I've funded some 40 companies out of these. At the grand average of 3 a year. Some have been dogs: bet you've never heard of Siliconspot, Sonalisa and Uhuroo. And for good reason.

But by the same token, bet you've heard of Red Bus, Car Wale, Geodesic, Vaatsalya and the SMS search engine 55444. (If not, you should have!)

My talk will be an attempt to try to tease out what's generally works and what hasn't. Of course , with the caveat that past performance is no promise of future returns.

The talk might be interesting to all with an entrepreneurial gene, figuring out if and when they should venture out themselves, and how.

Requirements

A brain. A heart. A backbone.

Speaker bio

Mahesh has spent 29 years helping big brands with marketing counsel, and 13 years helping startups with marketing counsel and funding too. 19 of these years have been in digital media.

Mahesh dropped out of college, sold vacuum cleaners door to door, worked with Grey in India and then Ogilvy in Hong Kong, where he won notoriety and awards as Creative Director on Unilever, The Economist, Pepsi and MTV for whom he wrote and shot a series of top award-winning commercials.

He then moved to a Silicon Valley agency, CKS Partners as CD, GM & Partner, where he helped create the first graphical UI for Yahoo in 95 and the now-classic Earth’s Biggest Bookstore campaign for Amazon in 97.

After a successful NASDAQ IPO, Mahesh moved to head marketing at iCat, an e-com firm in Seattle later bought by Intel.

He returned to India in 1999 turn around Channel V, a rival to MTV, till its sale to Newscorp in 2000, then founded Passionfund to invest in startups. His investees include Geodesic, WebDunia, EBS, Inkfruit and Doolally.

Mahesh has penned somewhat infamous columns in Business Today, Businessworld and WSJ. On TV, he's played the Donald Trump-like role in Business Baazigar in 2007, and the Dragon's Den-like role on ETNow's SuperAngels in 2011 & 2012

In 2004, Mahesh found a need for a digital-first brand management firm and set up Pinstorm.
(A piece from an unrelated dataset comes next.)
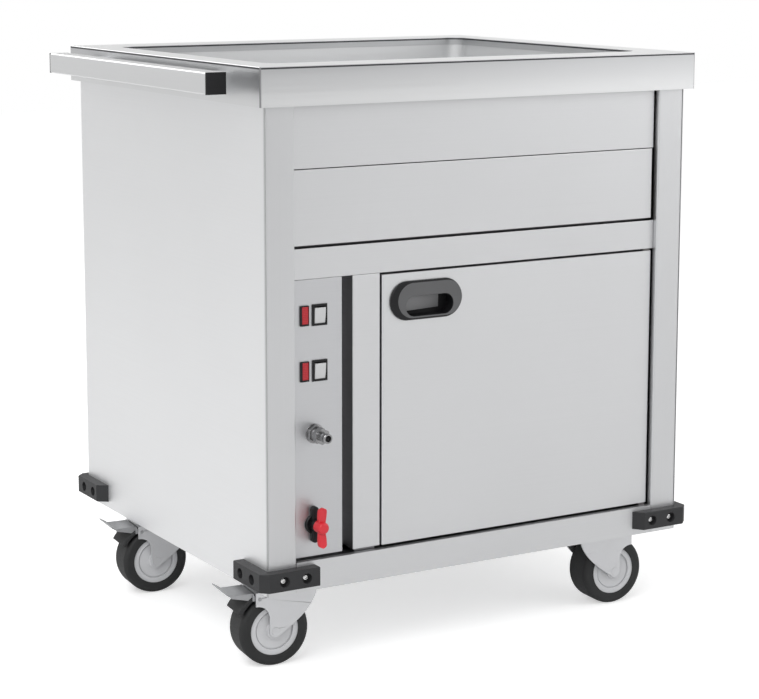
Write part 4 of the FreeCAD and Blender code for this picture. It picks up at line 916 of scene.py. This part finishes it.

With over 100 people across offices in India, Singapore & Malaysia, it is now among South Asia's leading digital brand management firms, creating award-winning work on the region's largest telecom, banking, FMCG and retail brands.

Mahesh has a passion for early-stage investing and set up Seedfund with Pravin Gandhi and Bharati Jacob, voted in 2010 as India's best VC fund. Seedfund has 25+ investees including Carwale, RedBus, Vaatsalya, Innoz and MyDentist.

LinkedIn named Mahesh in "Power Profiles in India 2012" - indicating the most visited Indian profiles among 15m+, and he also ranks in the top 100 Indian influencers list.